American Gothic by Grant Wood

De Botton’s awkwardness in social situations underscores his belief that no matter how much jargon has evolved in the world of work such as in engineering and in rocket science - we still don’t have as clear cut, nor specialist vocabulary for feelings; in the workplace communications are rife with subtleties but when it comes to sharing our hopes and fears, we remain disconnected from others.

In an interview he was asked if he’d ever done a proper day’s work, but as he rightly points out, the job of a writer is to help us walk in another’s shoes – this he succeeds in doing.

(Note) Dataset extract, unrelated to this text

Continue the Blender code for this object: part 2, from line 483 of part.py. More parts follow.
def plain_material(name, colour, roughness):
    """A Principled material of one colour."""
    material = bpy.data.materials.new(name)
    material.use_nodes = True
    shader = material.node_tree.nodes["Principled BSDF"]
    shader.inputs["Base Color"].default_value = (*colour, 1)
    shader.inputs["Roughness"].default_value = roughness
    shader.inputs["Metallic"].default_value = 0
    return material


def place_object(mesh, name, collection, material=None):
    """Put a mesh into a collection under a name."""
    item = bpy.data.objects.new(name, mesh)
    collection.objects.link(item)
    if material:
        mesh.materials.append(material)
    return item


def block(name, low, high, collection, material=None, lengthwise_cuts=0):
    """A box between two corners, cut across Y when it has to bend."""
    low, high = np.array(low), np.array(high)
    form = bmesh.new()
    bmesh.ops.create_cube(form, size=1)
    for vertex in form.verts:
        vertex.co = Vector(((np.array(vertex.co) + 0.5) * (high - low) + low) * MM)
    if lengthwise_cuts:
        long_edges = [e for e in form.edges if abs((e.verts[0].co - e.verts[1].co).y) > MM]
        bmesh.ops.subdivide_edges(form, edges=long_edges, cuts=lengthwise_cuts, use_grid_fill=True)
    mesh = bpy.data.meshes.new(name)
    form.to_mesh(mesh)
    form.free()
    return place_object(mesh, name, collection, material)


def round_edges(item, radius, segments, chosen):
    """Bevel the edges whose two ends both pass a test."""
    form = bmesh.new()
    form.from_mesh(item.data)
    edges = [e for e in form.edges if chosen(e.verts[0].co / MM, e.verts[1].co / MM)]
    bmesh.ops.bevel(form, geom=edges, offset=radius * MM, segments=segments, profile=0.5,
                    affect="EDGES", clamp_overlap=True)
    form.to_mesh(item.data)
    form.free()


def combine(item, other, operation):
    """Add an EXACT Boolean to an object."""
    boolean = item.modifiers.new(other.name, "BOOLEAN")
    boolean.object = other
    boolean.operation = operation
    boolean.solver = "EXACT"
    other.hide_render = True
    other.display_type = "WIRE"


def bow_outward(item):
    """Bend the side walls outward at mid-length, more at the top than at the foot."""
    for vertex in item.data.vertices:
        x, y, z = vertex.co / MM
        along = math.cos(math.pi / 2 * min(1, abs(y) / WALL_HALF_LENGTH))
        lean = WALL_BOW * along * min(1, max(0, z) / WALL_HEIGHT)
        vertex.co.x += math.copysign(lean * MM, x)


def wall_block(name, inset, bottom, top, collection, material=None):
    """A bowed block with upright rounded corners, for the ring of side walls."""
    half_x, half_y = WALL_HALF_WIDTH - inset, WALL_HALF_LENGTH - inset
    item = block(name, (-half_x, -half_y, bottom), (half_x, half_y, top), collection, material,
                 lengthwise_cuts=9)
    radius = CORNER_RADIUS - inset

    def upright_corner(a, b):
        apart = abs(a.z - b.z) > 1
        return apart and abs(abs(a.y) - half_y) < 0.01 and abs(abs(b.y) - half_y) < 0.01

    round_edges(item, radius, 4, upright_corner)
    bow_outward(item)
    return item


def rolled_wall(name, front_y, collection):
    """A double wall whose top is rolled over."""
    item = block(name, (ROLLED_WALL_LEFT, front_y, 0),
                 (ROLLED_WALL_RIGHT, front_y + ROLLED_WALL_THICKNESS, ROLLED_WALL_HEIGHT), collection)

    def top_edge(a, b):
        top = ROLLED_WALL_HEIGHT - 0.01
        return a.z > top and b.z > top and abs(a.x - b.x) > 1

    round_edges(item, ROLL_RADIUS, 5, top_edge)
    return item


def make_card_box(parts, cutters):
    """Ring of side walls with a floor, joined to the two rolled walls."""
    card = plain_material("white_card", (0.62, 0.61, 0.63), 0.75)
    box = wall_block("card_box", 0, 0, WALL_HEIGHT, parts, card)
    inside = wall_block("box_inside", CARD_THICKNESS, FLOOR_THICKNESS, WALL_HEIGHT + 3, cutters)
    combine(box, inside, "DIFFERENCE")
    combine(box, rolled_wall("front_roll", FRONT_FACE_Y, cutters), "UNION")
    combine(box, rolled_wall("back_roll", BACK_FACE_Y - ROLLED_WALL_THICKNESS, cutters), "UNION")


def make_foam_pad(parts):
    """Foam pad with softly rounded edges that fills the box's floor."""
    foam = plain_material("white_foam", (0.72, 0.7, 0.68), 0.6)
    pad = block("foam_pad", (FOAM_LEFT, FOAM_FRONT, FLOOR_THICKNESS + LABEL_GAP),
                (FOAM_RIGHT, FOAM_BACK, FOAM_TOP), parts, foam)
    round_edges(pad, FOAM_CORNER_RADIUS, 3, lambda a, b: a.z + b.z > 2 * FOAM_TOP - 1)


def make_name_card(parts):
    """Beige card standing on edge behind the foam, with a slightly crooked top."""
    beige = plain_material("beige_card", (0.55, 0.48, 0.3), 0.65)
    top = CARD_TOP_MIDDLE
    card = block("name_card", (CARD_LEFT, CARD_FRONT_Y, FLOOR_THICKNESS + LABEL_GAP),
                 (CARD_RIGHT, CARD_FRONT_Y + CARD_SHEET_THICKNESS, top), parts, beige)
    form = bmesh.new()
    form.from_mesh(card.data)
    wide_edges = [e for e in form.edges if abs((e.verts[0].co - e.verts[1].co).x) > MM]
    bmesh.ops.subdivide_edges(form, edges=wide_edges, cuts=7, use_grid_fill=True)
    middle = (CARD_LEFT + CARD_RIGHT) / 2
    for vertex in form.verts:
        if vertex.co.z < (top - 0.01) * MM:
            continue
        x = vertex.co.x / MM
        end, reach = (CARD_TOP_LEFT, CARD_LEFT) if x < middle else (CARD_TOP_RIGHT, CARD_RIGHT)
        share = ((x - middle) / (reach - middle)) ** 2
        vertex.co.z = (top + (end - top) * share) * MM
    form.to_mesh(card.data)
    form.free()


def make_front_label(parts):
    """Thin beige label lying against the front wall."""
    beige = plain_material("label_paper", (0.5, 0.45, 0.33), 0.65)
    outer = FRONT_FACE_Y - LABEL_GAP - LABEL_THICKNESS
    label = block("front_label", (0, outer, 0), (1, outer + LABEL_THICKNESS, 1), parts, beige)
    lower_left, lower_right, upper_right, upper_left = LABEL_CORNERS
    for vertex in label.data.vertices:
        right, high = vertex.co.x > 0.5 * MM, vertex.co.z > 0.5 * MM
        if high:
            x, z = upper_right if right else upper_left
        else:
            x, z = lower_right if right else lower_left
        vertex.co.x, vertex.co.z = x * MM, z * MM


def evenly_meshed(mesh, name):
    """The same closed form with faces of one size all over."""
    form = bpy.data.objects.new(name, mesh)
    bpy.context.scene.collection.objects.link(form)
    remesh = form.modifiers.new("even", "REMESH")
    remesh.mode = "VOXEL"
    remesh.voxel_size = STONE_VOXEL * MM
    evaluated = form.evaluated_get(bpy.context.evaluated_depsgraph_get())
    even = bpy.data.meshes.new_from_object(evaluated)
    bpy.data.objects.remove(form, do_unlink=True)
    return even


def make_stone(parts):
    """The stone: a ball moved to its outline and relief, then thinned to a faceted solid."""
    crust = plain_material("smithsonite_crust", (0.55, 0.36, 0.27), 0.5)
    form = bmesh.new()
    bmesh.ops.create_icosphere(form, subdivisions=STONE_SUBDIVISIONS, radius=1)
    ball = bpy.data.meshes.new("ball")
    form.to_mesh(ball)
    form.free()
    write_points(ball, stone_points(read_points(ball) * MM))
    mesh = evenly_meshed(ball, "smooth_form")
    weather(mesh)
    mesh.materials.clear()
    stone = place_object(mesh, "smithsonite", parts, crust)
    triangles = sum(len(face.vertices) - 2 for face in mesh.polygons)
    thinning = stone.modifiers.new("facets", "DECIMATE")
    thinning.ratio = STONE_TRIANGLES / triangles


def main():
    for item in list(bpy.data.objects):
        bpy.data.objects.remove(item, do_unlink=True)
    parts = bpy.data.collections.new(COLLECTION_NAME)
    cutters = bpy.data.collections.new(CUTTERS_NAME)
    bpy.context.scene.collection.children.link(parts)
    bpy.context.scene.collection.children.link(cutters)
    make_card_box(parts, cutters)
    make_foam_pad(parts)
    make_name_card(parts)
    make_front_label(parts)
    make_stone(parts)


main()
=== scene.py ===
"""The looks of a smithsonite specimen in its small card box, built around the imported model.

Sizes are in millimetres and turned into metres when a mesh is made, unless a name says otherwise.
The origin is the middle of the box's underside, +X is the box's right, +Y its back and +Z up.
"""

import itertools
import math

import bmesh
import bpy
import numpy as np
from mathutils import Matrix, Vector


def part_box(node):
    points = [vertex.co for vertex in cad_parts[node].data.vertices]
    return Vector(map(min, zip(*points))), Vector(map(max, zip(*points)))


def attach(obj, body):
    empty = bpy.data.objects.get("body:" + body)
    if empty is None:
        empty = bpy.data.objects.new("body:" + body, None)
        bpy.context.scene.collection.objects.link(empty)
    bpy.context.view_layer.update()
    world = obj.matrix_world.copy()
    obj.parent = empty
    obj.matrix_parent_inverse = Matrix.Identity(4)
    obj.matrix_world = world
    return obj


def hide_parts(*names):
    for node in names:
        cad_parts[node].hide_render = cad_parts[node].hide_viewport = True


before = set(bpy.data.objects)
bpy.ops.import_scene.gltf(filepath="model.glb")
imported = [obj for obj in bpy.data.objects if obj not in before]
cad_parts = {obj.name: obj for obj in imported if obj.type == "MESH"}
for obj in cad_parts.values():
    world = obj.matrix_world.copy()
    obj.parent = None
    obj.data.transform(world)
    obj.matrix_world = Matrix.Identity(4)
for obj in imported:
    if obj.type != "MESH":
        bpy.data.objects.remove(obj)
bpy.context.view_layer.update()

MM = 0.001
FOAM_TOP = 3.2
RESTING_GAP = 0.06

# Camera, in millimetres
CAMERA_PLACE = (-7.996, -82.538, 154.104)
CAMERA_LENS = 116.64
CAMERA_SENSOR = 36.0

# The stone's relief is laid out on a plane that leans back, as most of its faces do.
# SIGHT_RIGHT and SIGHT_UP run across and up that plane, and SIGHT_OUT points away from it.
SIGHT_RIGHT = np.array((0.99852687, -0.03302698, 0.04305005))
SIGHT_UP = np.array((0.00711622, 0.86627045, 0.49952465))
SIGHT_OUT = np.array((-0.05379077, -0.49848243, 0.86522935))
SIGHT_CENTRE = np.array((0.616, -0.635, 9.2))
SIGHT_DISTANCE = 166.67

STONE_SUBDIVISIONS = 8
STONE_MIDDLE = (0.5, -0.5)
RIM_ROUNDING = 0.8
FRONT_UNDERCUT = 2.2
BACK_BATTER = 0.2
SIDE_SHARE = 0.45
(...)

I nodded and sighed with middle aged angst when he spoke of the middle classes belief that jobs should somehow be fulfilling whereas the working classes feel work is something to be endured. It reminded me of a compelling scene in a recent series where a half dozen privileged teenagers experienced life in the front life of Indian clothes production. One Indian father slept on the floor under his machine at night and the English youth, shook his head,

“How can you be happy?” he demanded of the bewildered sweat shop worker, “How can this make you happy?”

“I am happy because I am providing food for my family.” He explained defensively through a translator.

De Botton outlines how we often hold the best version of ourselves at work, conducting ourselves with a skill and efficiency often missing from our personal relationships.

His loping sentences, filled with charm and a love of humanity, give me as much pleasure as anything I could read. In his section on biscuit manufacture, he writes,

…in the hands of an experienced branding expert, decisions about width, shape, coating, packaging and name can furnish a biscuit with a personality as subtly appropriately nuanced as that of a protagonist in a great novel.

As he guides us through the agony and the ecstasy of the work place and the mysteries of logistics, I savoured each turn of phrase and connection but managed to resist the impulse to share sections of the book with friends and family lest they brand me a poseur.

Thank you for allowing me this indulgence.